April 30, 2020

As a professional dancer in New York City, NASA-JPL engineer Heather Bottom never forgot her passion for space. Now in Act II of her career, Heather is preparing to send NASA’s Perseverance Mars rover to the surface of the Red Planet.

Stay tuned for the premiere: mars.nasa.gov/mars2020

TRANSCRIPT

How does it feel? It feels great. Hi my name is Heather bottom and I'm helping prepare the spacecraft that will fly our next Mars rover to the Martian surface. So here we have the rover test facility for the Mars 2020 project. So the goal of Mars 2020 is to collect samples of the surface of Mars and perform lots of other exciting experiments. There are seven different instruments on the rover.
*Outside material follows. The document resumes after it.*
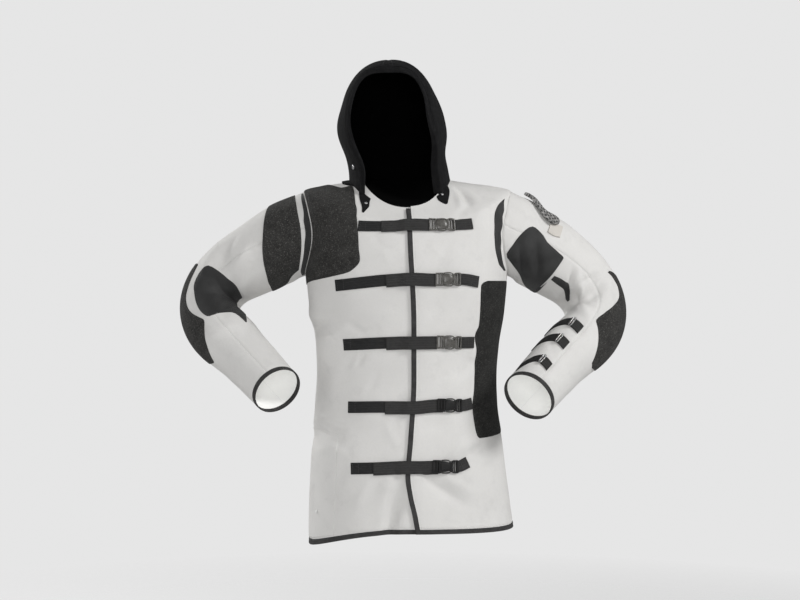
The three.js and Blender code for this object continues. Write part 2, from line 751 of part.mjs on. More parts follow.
// A grid of points at height outside the hood. Its lower edge stays level with the shoulders.
function hoodSkin(spots, height) {
  return spots.map((row) => row.map(([u, v]) => {
    if (Math.abs(u) === 100 || v === 100) return hoodSeat(hoodSeatAngle(u, v), height);
    return hood(u, v).addScaledVector(normalAt(hood, u, v), height);
  }));
}

for (const [name, side] of [["left", 1], ["right", -1]]) {
  const spots = HOOD_ROWS.map((v) => HOOD_COLUMNS.map((u) => [side * u, v]));
  const [outer, inner] = [FLEECE, 0].map((height) => hoodSkin(spots, height));
  for (const [i, v] of HOOD_ROWS.entries()) {
    const apart = hood(1, v).sub(hood(-1, v)).setLength((side * SEAM) / 2);
    outer[i][0].add(apart);
    inner[i][0].add(apart);
  }
  add(`hood_${name}`, shell(outer, inner), COLOUR.fleece);
}
const hoodEdgeColumns = [...HOOD_COLUMNS.slice(1).map((u) => -u).reverse(), ...HOOD_COLUMNS];
const hoodEdgeSpots = HOOD_EDGE.rows.map((v) => hoodEdgeColumns.map((u) => [u, v]));
const edgeOuter = hoodSkin(hoodEdgeSpots, HOOD_EDGE.high);
const edgeInner = hoodSkin(hoodEdgeSpots, HOOD_EDGE.low);
add("hood_edge", shell(edgeOuter, edgeInner), COLOUR.fleece);

// Tabs that hold the hood's corners down on the fronts and on the right shoulder.
const TAB = { low: SEAT, thick: 1.6 };
add("hood_tab_right", fromManifold(laidOn(PANELS.right, outline("v", 1, [
  [4, -42.8, -41.6],
  [44, -47.6, -42.2],
  [62, -51.6, -41.8],
  [76, -54, -42.6],
  [81, -54, -45],
]), TAB)), COLOUR.fleece);
add("hood_tab_left", fromManifold(laidOn(PANELS.left, outline("v", 1, [
  [63, 42.4, 44],
  [72, 41, 47],
  [84, 39, 50],
  [92, 38.6, 53],
  [98, 38.2, 52],
]), TAB)), COLOUR.fleece);
add("hood_tab_side", fromManifold(laidOn(PANELS.right, outline("v", 1, [
  [62, -87, -78],
  [66, -89.5, -76],
  [79, -89.5, -77],
]), { thick: 4 })), COLOUR.fleece);

// ---------------------------------------------------------------- snaps
// A low round cap on a surface, its underside at a height above it.
function cap(surface, u, v, low, radius, side = 1) {
  const geometry = new THREE.CylinderGeometry(0.75 * radius, radius, 2, 12);
  const normal = normalAt(surface, u, v, side);
  const turn = new THREE.Quaternion().setFromUnitVectors(vec(0, 1, 0), normal);
  const place = surface(u, v).addScaledVector(normal, low + 1);
  return geometry.applyQuaternion(turn).translate(place.x, place.y, place.z);
}
const onTab = TAB.low + TAB.thick + SEAT;
add("snap_hood", cap(hood, -92, 16, FLEECE + 1, 5), COLOUR.metal, 0.35, 1);
add("snap_tab_right", cap(body, -45, 58, onTab, 3), COLOUR.metal, 0.35, 1);
add("snap_tab_left", cap(leftFront, 46, 96, onTab, 3), COLOUR.metal, 0.35, 1);
add("snap_pocket", cap(body, -67, -714, SEAT + PATCH + SEAT, 6), COLOUR.metal, 0.35, 1);

// ---------------------------------------------------------------- straps over the front
const LIFT = 0.6;                // clear gap under a strap
const OVER_EDGE = 1.1;           // extra height where a strap crosses the bound edge
function strapSeat(angle, level) {
  const past = bodySection(angle, level).x - FRONT_EDGE.x(level);
  if (past < 0) return LIFT + (LAP + OVER_EDGE) * smooth(-32, -8, past);
  return LIFT + OVER_EDGE * (1 - smooth(30, 85, past)) + lapRise(angle, level);
}

// start, fold, buckle and end are angles round the body; line is the level at each angle.
// From the fold on, the webbing is double.
const STRAPS = [
  { name: "strap_1", start: -40.4, fold: -24.5, buckle: 29, end: 50, line: table("angle level", [
    [-42, -62],
    [-24.5, -52],
    [1.5, -44],
    [19, -46],
    [39, -56],
    [50, -64],
  ]) },
  { name: "strap_2", start: -52.5, fold: -18, buckle: 30.2, end: 51, line: table("angle level", [
    [-52.5, -238],
    [-18, -228],
    [3, -224],
    [20.5, -224],
    [40, -224],
    [51, -230],
  ]) },
  { name: "strap_3", start: -50, fold: -18.5, buckle: 32.2, end: 51, line: table("angle level", [
    [-50, -368],
    [-18.5, -364],
    [4, -362],
    [22, -360],
    [42.5, -362],
    [52, -362],
  ]) },
  { name: "strap_4", start: -47, fold: -19.5, buckle: 33, end: 50.4, line: table("angle level", [
    [-47, -502],
    [-19.5, -500],
    [4, -500],
    [23, -496],
    [43, -498],
    [51, -494],
  ]) },
  { name: "strap_5", start: -42, fold: -26.5, buckle: 27.5, end: 43.5, line: table("angle level", [
    [-42, -630],
    [-26.5, -632],
    [-0.5, -630],
    [19, -628],
    [36, -628],
    [43.5, -620],
  ]) },
];

// Half outlines of the buckle: along the strap and across it.
const BUCKLE_PLATE = [
  [-28, 14],
  [-18, 14],
  [-15, 12.5],
  [-11, 14.5],
  [8, 14.5],
  [12, 11.5],
  [16, 11.5],
  [20, 14.5],
  [25, 14],
  [28, 12],
];
const BUCKLE_CROWN = [
  [-10, 12.5],
  [6, 12.5],
  [9, 9],
];
const BUCKLE_HALF = 28;
const BUCKLE_PLATE_HIGH = 6.4;
const BUCKLE_HIGH = 9;

// A straight-walled block whose outline is mirrored about the middle of the strap.
function mirrored(half, low, high) {
  const other = half.map(([x, y]) => [x, -y]).reverse();
  const shape = new THREE.Shape([...half, ...other].map(([x, y]) => new THREE.Vector2(x, y)));
  const block = new THREE.ExtrudeGeometry(shape, { depth: high - low, bevelEnabled: false });
  return toManifold(block.translate(0, 0, low));
}

function buckle() {
  const slot = mirrored([[-24.5, 11], [-20.5, 11]], 2.6, 20);
  const recess = mirrored([[21, 10.5], [24, 10.5]], 2.6, 20);
  const plate = mirrored(BUCKLE_PLATE, 0, BUCKLE_PLATE_HIGH).subtract(slot).subtract(recess);
  return plate.add(mirrored(BUCKLE_CROWN, BUCKLE_PLATE_HIGH - 1, BUCKLE_HIGH)).refineToLength(24);
}

for (const { name, start, fold, buckle: middle, end, line } of STRAPS) {
  const path = { u: (t) => t, v: line.level, width: () => STRAP_WIDTH };
  const rise = body(middle + 0.5, line.level(middle)).distanceTo(body(middle - 0.5, line.level(middle)));
  const angleAt = (distance) => middle + distance / rise;
  const double = (t) => WEBBING + (WEBBING + 0.1) * smooth(fold - 0.4, fold + 0.4, t);
  const low = (t, u, v) => strapSeat(u, v);
  const high = (t, u, v) => strapSeat(u, v) + double(t);
  const single = between(start, fold - 0.4, 3.4);
  const doubled = between(fold + 0.4, angleAt(-BUCKLE_HALF - SEAM), 3.4);
  add(`${name}_long`, ribbon(body, path, [...single, ...doubled], low, high), COLOUR.webbing);
  const short = between(angleAt(BUCKLE_HALF + SEAM), end, 2.4);
  add(`${name}_short`, ribbon(body, path, short, low, high), COLOUR.webbing);
  const bent = buckle().warp((point) => {
    const angle = angleAt(point[0]);
    const slope = line.level(angle + 0.5) - line.level(angle - 0.5);
    const [u, v] = sideways(body, angle, line.level(angle), [1, slope], point[1]);
    const place = body(u, v).addScaledVector(bodyNormal(u, v), point[2] + strapSeat(u, v));
    place.toArray(point);
  });
  add(`${name}_buckle`, fromManifold(bent), COLOUR.plastic, 0.45);
}

// ---------------------------------------------------------------- straps round the left forearm
// v of the middle of each strap at angles round the sleeve. The folded end lies on the strap.
const FOREARM_STRAPS = [
  ["forearm_strap_1", [
    [77, 388],
    [92, 382],
    [106, 378],
    [125, 383],
    [144, 392],
    [160, 399],
  ]],
  ["forearm_strap_2", [
    [77, 446],
    [92, 439],
    [106, 435],
    [125, 440],
    [144, 448],
    [160, 456],
  ]],
  ["forearm_strap_3", [
    [74, 524],
    [90, 516],
    [104, 512],
    [116, 518],
    [128, 530],
    [142, 543],
  ]],
];
const FOLDED_END = 3;            // rows of the folded end
for (const [name, rows] of FOREARM_STRAPS) {
  const band = (part, half) => outline("u", 1, part.map(([u, v]) => [u, v - half, v + half]));
  const half = STRAP_WIDTH / 2;
  const strap = laidOn(SLEEVES.left, band(rows, half), { thick: WEBBING });
  const endBand = band(rows.slice(0, FOLDED_END), half);
  const end = laidOn(SLEEVES.left, endBand, { low: SEAT + 1, thick: WEBBING + 0.6 });
  add(name, fromManifold(strap.add(end)), COLOUR.webbing);
  const [u, v] = rows[1];
  const bar = band([[u + 4, v - 1], [u + 7, v - 2]], half + 1);
  const slider = laidOn(SLEEVES.left, bar, { low: 2 * SEAT + WEBBING + 1.6, thick: 2 });
  add(name.replace("strap", "slider"), fromManifold(slider), COLOUR.metal, 0.4, 1);
}

// ---------------------------------------------------------------- sling loop on the left upper sleeve
const SLING = table("t u v width low thick", [
  [0, 0, 29, 15, 5, 5],
  [1, 9, 37, 15, 4, 5],
  [2, 20, 45, 14, 2.6, 4],
  [3, 30, 54, 14, 2.2, 3.2],
  [4, 37, 64, 18, 2.4, 3],
  [5, 41, 75, 23, 2.8, 3],
  [6, 43, 86, 24, 2.8, 3],
]);
const slingLow = (t) => SLING.low(t);
const slingHigh = (t) => SLING.low(t) + SLING.thick(t);
const slingStations = between(0, 6, 0.75);
const upperArm = SLEEVES.left.surface;
add("sling_loop", ribbon(upperArm, SLING, slingStations, slingLow, slingHigh), COLOUR.webbing);

export default group;
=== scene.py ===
"""Looks of a hooded shooting jacket: fine cloth, webbing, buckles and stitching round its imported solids.

Shapes are worked out in millimetres in the row frame and written to Blender in metres.
Surfaces take two coordinates: an angle round the form in degrees and a place along it in millimetres.
"""
import math
from types import SimpleNamespace

import bpy
import numpy as np
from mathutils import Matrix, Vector


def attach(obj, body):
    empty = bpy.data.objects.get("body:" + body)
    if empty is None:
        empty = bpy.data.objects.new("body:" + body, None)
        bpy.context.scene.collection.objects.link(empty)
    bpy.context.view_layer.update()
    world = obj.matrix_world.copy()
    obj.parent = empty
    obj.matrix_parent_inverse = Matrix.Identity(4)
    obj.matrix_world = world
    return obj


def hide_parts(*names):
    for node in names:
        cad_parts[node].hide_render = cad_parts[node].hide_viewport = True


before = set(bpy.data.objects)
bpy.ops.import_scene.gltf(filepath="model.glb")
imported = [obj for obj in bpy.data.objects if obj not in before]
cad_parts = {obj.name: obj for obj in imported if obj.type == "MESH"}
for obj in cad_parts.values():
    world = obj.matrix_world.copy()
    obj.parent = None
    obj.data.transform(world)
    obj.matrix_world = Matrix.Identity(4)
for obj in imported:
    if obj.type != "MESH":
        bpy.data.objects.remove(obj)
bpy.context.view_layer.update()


# ---------------------------------------------------------------- driving dimensions, millimetres
MM = 0.001
CANVAS = 2.0            # wall of the body and the sleeves
FLEECE = 2.4            # wall of the hood
PATCH = 1.3             # grip and stretch pieces laid on the canvas
WEBBING = 1.5           # one layer of strap
STRAP_WIDTH = 25
BINDING_WIDTH = 11
BINDING_THICK = 3.6
SEAM = 0.35             # clear gap between two pieces at a seam
SEAT = 0.4              # clear gap under a piece that lies on another
LAP = 4.0               # how far the left front stands over the right one
LAP_FADE = 70
UNDERLAP = 14
HEM_UNDERLAP = 3
HEM = -776
NECK = 115
ARMHOLE = SimpleNamespace(middle=-120, half=95, angle=20, radius=225)
CAP_FADE = 115          # length over which a sleeve turns from armhole to round tube
BODY_DEGREE = 3.7       # length of one degree round the body
SLEEVE_DEGREE = 1.35    # the same round a sleeve
BODY_FOLD_SCALE = 3.2   # the same, as the tables of folds take it
SLEEVE_FOLD_SCALE = 1.3
GRID = 4.5              # spacing of the fine meshes
STITCH = 4.2            # spacing of stitches
THREAD = 0.32           # radius of a stitch
EDGE_STITCH = 3.0       # distance of a line of stitches from the edge of its piece
STATION = 3.0           # spacing of the places that a line of stitches is drawn through
CLOTH_UNDER = -CANVAS + 0.3     # height of the inner face of the canvas


# ---------------------------------------------------------------- small mathematics
def smooth(low, high, x):
    t = np.clip((np.asarray(x, float) - low) / (high - low), 0, 1)
    return t * t * (3 - 2 * t)


def unit(vectors):
    return vectors / np.maximum(np.linalg.norm(vectors, axis=-1, keepdims=True), 1e-12)


def join(*coordinates):
    return np.stack(np.broadcast_arrays(*coordinates), axis=-1)


def numbers(*values):
    """The values as arrays of one shape."""
    return np.broadcast_arrays(*[np.asarray(value, float) for value in values])


def steps(points, axis=0):
    """Distances between neighbours along one axis of a grid of points."""
    return np.linalg.norm(np.diff(points, axis=axis), axis=-1)


def on_line(at, keys, points):
    """Points of a line at given keys."""
    return join(*[np.interp(at, keys, points[:, k]) for k in range(3)])


def spline(keys, values):
    """A monotone cubic through the given keys and values, as a function of arrays."""
    keys = np.array(keys, float)
    values = np.array(values, float)
    widths = np.diff(keys)
    slopes = np.diff(values) / widths
    ends = np.concatenate([slopes[:1], np.zeros(len(keys) - 2), slopes[-1:]])
    for k in range(1, len(keys) - 1):
        before, after = slopes[k - 1], slopes[k]
        if before * after > 0:
            w1 = 2 * widths[k] + widths[k - 1]
            w2 = widths[k] + 2 * widths[k - 1]
            ends[k] = (w1 + w2) / (w1 / before + w2 / after)

    def value(x):
        k = np.clip(np.searchsorted(keys, x) - 1, 0, len(widths) - 1)
        t = (x - keys[k]) / widths[k]
        level = (1 + 2 * t) * (1 - t) ** 2 * values[k] + t * t * (3 - 2 * t) * values[k + 1]
        return level + widths[k] * (t * (1 - t) ** 2 * ends[k] + t * t * (t - 1) * ends[k + 1])

    return value


def round_angles(count):
    return np.linspace(0, 2 * math.pi, count + 1)[:-1]


def table(names, rows):
    """A table whose first column is the key: each named column becomes a smooth function of it."""
    keys = [row[0] for row in rows]
    columns = {name: spline(keys, [row[k] for row in rows]) for k, name in enumerate(names.split())}
    return SimpleNamespace(**columns)


def fold_table(rows):
    """Folds by the place of their middle, tilt in degrees, half length, half width and height."""
    names = ("u", "v", "tilt", "run", "width", "height")
    return [SimpleNamespace(**dict(zip(names, row))) for row in rows]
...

Some of the work that's being done here right now is integrating the arm and the mast. My role is mostly on the systems engineering of the launch and cruise phases of the mission. It's essentially getting it to Mars. As a systems engineer you kind of have to put those different pieces together and make sure that those pieces all are going to work. You get to kind of see the bigger picture. Before the rover actually flies you have to make sure that everything works properly with the flight software and the hardware. So I have a really unique story. I actually ended up becoming a professional dancer in New York and I really like lived that out to its fullest and wear all the makeup and rhinestones and things but for some reason I, I always knew I was going to come back to this kind of curiosity that I've always had with space. There's some of that creativity here too. Sometimes I feel like we're kind of like the stagehands in this big production for the rover. It's bringing together a bunch of people, it's making sure that the hardware works and it's kind of similar to a performance where like on launch day it'll be the opening night which is what we're all here for.